Below is a block of records; repeat all of them exactly.

[start of SUPPLIED MATERIAL]

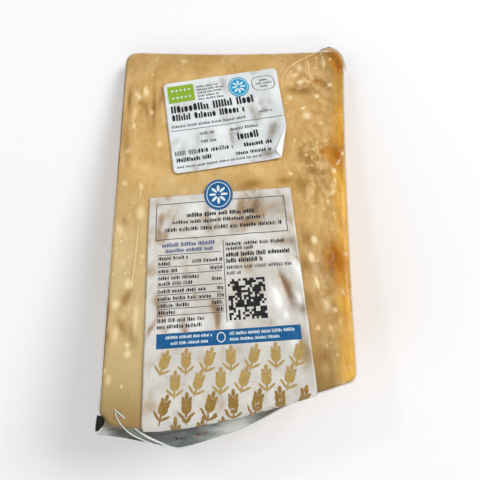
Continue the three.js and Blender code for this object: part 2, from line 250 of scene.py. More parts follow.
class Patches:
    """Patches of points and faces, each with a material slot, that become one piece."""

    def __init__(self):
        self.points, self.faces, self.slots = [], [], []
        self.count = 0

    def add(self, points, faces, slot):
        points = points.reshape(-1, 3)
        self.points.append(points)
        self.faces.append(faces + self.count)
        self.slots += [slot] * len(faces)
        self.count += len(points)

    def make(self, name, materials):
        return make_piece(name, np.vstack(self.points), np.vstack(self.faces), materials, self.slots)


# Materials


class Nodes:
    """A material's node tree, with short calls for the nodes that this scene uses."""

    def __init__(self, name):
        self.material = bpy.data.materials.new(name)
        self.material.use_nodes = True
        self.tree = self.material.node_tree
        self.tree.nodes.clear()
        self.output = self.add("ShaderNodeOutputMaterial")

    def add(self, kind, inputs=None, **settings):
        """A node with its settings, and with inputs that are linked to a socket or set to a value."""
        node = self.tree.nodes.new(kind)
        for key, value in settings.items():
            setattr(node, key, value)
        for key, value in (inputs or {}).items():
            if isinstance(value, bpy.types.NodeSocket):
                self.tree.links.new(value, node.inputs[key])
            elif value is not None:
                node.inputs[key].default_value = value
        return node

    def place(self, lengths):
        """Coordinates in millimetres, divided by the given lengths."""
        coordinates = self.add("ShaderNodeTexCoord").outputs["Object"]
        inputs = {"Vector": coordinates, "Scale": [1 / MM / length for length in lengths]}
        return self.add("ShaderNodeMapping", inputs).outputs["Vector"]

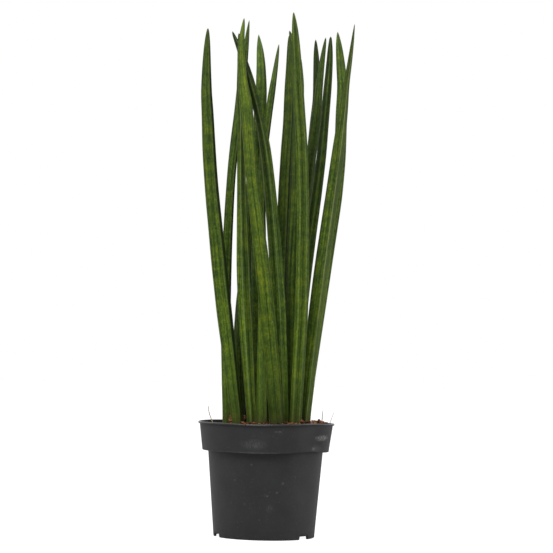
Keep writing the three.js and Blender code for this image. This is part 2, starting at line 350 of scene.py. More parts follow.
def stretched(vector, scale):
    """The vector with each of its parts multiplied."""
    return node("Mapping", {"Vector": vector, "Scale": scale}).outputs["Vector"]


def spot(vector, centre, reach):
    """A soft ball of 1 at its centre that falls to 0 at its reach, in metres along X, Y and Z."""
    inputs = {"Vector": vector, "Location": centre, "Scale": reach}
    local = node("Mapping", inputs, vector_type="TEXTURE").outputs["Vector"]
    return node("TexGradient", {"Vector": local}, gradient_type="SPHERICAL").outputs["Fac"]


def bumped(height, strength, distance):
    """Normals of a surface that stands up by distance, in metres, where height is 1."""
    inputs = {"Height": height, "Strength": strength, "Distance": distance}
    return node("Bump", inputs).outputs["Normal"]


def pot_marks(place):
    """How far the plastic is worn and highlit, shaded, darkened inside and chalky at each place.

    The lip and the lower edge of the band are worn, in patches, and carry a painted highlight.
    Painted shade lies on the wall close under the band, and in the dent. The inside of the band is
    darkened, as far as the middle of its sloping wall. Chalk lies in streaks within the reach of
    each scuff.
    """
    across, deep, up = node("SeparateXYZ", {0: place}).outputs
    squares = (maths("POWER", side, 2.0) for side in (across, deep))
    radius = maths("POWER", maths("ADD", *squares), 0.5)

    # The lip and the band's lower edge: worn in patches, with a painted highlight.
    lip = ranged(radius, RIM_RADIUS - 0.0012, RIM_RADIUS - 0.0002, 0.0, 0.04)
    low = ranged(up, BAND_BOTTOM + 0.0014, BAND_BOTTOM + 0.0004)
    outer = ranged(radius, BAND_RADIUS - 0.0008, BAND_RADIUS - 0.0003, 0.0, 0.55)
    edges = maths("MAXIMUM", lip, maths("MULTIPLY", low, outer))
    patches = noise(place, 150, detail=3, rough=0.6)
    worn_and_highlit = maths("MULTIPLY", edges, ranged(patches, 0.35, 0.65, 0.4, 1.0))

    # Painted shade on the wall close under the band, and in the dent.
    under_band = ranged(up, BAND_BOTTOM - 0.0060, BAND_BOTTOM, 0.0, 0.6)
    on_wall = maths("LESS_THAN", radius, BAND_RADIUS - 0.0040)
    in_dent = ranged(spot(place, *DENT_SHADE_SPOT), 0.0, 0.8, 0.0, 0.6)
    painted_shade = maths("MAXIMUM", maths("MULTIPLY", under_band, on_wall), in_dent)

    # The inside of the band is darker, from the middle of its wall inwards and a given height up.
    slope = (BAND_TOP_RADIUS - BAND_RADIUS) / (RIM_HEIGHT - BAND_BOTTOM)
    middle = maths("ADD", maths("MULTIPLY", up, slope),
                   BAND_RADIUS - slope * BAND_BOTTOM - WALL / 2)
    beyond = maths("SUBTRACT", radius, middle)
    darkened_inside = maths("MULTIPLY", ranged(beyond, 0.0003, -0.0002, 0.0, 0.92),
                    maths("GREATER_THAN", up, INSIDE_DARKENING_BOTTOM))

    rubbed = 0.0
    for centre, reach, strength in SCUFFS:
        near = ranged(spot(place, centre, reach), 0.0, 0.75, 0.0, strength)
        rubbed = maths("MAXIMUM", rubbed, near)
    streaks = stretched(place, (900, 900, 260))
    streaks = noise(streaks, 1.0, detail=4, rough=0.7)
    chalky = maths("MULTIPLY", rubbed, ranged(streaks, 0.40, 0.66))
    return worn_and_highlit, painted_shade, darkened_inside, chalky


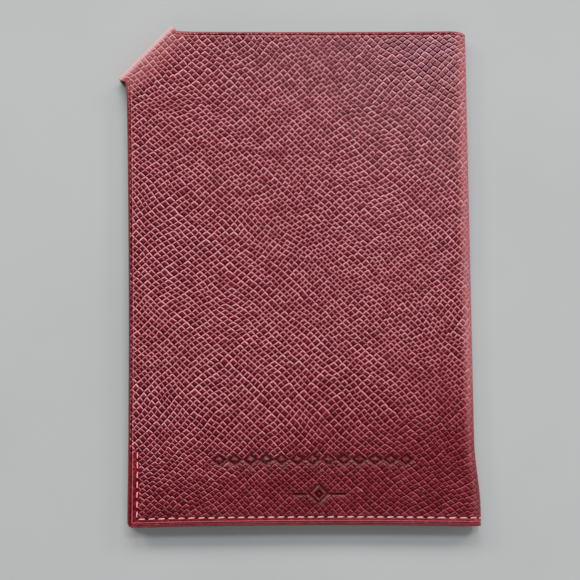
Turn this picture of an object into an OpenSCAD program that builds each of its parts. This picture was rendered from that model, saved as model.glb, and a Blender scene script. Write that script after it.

[end of SUPPLIED MATERIAL]

• **FINAL ANSWER**
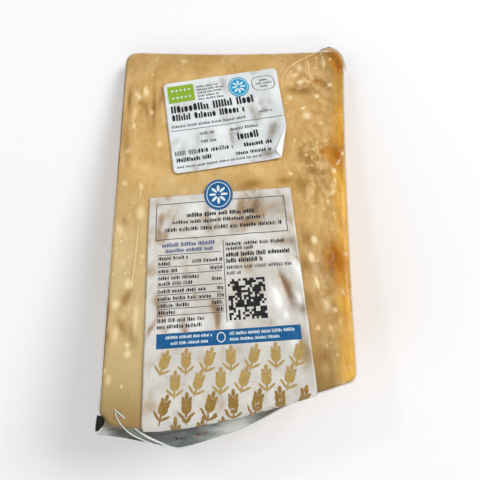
Continue the three.js and Blender code for this object: part 2, from line 250 of scene.py. More parts follow.
class Patches:
    """Patches of points and faces, each with a material slot, that become one piece."""

    def __init__(self):
        self.points, self.faces, self.slots = [], [], []
        self.count = 0

    def add(self, points, faces, slot):
        points = points.reshape(-1, 3)
        self.points.append(points)
        self.faces.append(faces + self.count)
        self.slots += [slot] * len(faces)
        self.count += len(points)

    def make(self, name, materials):
        return make_piece(name, np.vstack(self.points), np.vstack(self.faces), materials, self.slots)


# Materials


class Nodes:
    """A material's node tree, with short calls for the nodes that this scene uses."""

    def __init__(self, name):
        self.material = bpy.data.materials.new(name)
        self.material.use_nodes = True
        self.tree = self.material.node_tree
        self.tree.nodes.clear()
        self.output = self.add("ShaderNodeOutputMaterial")

    def add(self, kind, inputs=None, **settings):
        """A node with its settings, and with inputs that are linked to a socket or set to a value."""
        node = self.tree.nodes.new(kind)
        for key, value in settings.items():
            setattr(node, key, value)
        for key, value in (inputs or {}).items():
            if isinstance(value, bpy.types.NodeSocket):
                self.tree.links.new(value, node.inputs[key])
            elif value is not None:
                node.inputs[key].default_value = value
        return node

    def place(self, lengths):
        """Coordinates in millimetres, divided by the given lengths."""
        coordinates = self.add("ShaderNodeTexCoord").outputs["Object"]
        inputs = {"Vector": coordinates, "Scale": [1 / MM / length for length in lengths]}
        return self.add("ShaderNodeMapping", inputs).outputs["Vector"]

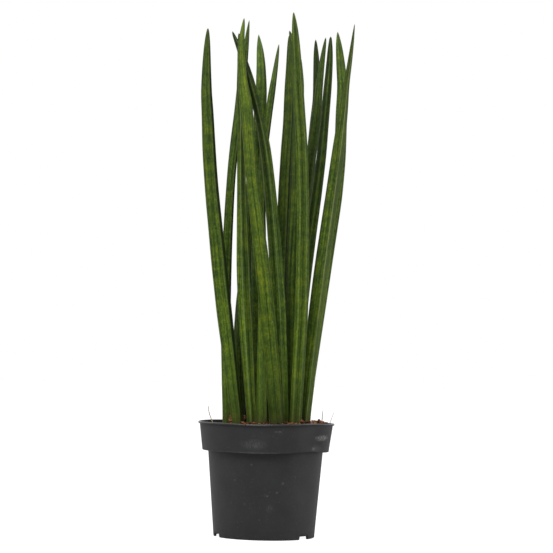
Keep writing the three.js and Blender code for this image. This is part 2, starting at line 350 of scene.py. More parts follow.
def stretched(vector, scale):
    """The vector with each of its parts multiplied."""
    return node("Mapping", {"Vector": vector, "Scale": scale}).outputs["Vector"]


def spot(vector, centre, reach):
    """A soft ball of 1 at its centre that falls to 0 at its reach, in metres along X, Y and Z."""
    inputs = {"Vector": vector, "Location": centre, "Scale": reach}
    local = node("Mapping", inputs, vector_type="TEXTURE").outputs["Vector"]
    return node("TexGradient", {"Vector": local}, gradient_type="SPHERICAL").outputs["Fac"]


def bumped(height, strength, distance):
    """Normals of a surface that stands up by distance, in metres, where height is 1."""
    inputs = {"Height": height, "Strength": strength, "Distance": distance}
    return node("Bump", inputs).outputs["Normal"]


def pot_marks(place):
    """How far the plastic is worn and highlit, shaded, darkened inside and chalky at each place.

    The lip and the lower edge of the band are worn, in patches, and carry a painted highlight.
    Painted shade lies on the wall close under the band, and in the dent. The inside of the band is
    darkened, as far as the middle of its sloping wall. Chalk lies in streaks within the reach of
    each scuff.
    """
    across, deep, up = node("SeparateXYZ", {0: place}).outputs
    squares = (maths("POWER", side, 2.0) for side in (across, deep))
    radius = maths("POWER", maths("ADD", *squares), 0.5)

    # The lip and the band's lower edge: worn in patches, with a painted highlight.
    lip = ranged(radius, RIM_RADIUS - 0.0012, RIM_RADIUS - 0.0002, 0.0, 0.04)
    low = ranged(up, BAND_BOTTOM + 0.0014, BAND_BOTTOM + 0.0004)
    outer = ranged(radius, BAND_RADIUS - 0.0008, BAND_RADIUS - 0.0003, 0.0, 0.55)
    edges = maths("MAXIMUM", lip, maths("MULTIPLY", low, outer))
    patches = noise(place, 150, detail=3, rough=0.6)
    worn_and_highlit = maths("MULTIPLY", edges, ranged(patches, 0.35, 0.65, 0.4, 1.0))

    # Painted shade on the wall close under the band, and in the dent.
    under_band = ranged(up, BAND_BOTTOM - 0.0060, BAND_BOTTOM, 0.0, 0.6)
    on_wall = maths("LESS_THAN", radius, BAND_RADIUS - 0.0040)
    in_dent = ranged(spot(place, *DENT_SHADE_SPOT), 0.0, 0.8, 0.0, 0.6)
    painted_shade = maths("MAXIMUM", maths("MULTIPLY", under_band, on_wall), in_dent)

    # The inside of the band is darker, from the middle of its wall inwards and a given height up.
    slope = (BAND_TOP_RADIUS - BAND_RADIUS) / (RIM_HEIGHT - BAND_BOTTOM)
    middle = maths("ADD", maths("MULTIPLY", up, slope),
                   BAND_RADIUS - slope * BAND_BOTTOM - WALL / 2)
    beyond = maths("SUBTRACT", radius, middle)
    darkened_inside = maths("MULTIPLY", ranged(beyond, 0.0003, -0.0002, 0.0, 0.92),
                    maths("GREATER_THAN", up, INSIDE_DARKENING_BOTTOM))

    rubbed = 0.0
    for centre, reach, strength in SCUFFS:
        near = ranged(spot(place, centre, reach), 0.0, 0.75, 0.0, strength)
        rubbed = maths("MAXIMUM", rubbed, near)
    streaks = stretched(place, (900, 900, 260))
    streaks = noise(streaks, 1.0, detail=4, rough=0.7)
    chalky = maths("MULTIPLY", rubbed, ranged(streaks, 0.40, 0.66))
    return worn_and_highlit, painted_shade, darkened_inside, chalky


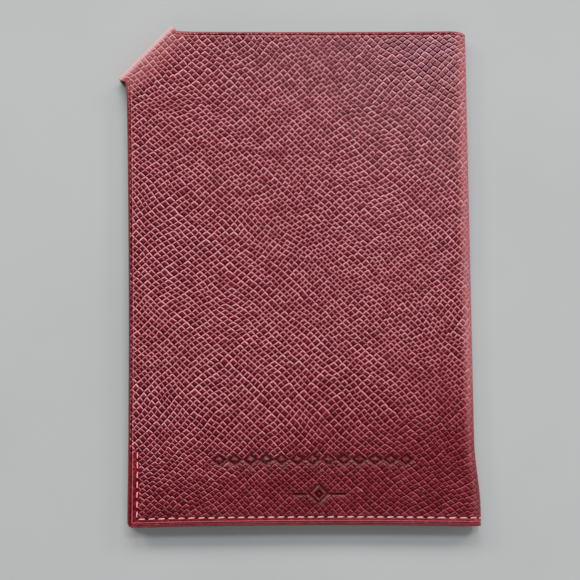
Turn this picture of an object into an OpenSCAD program that builds each of its parts. This picture was rendered from that model, saved as model.glb, and a Blender scene script. Write that script after it.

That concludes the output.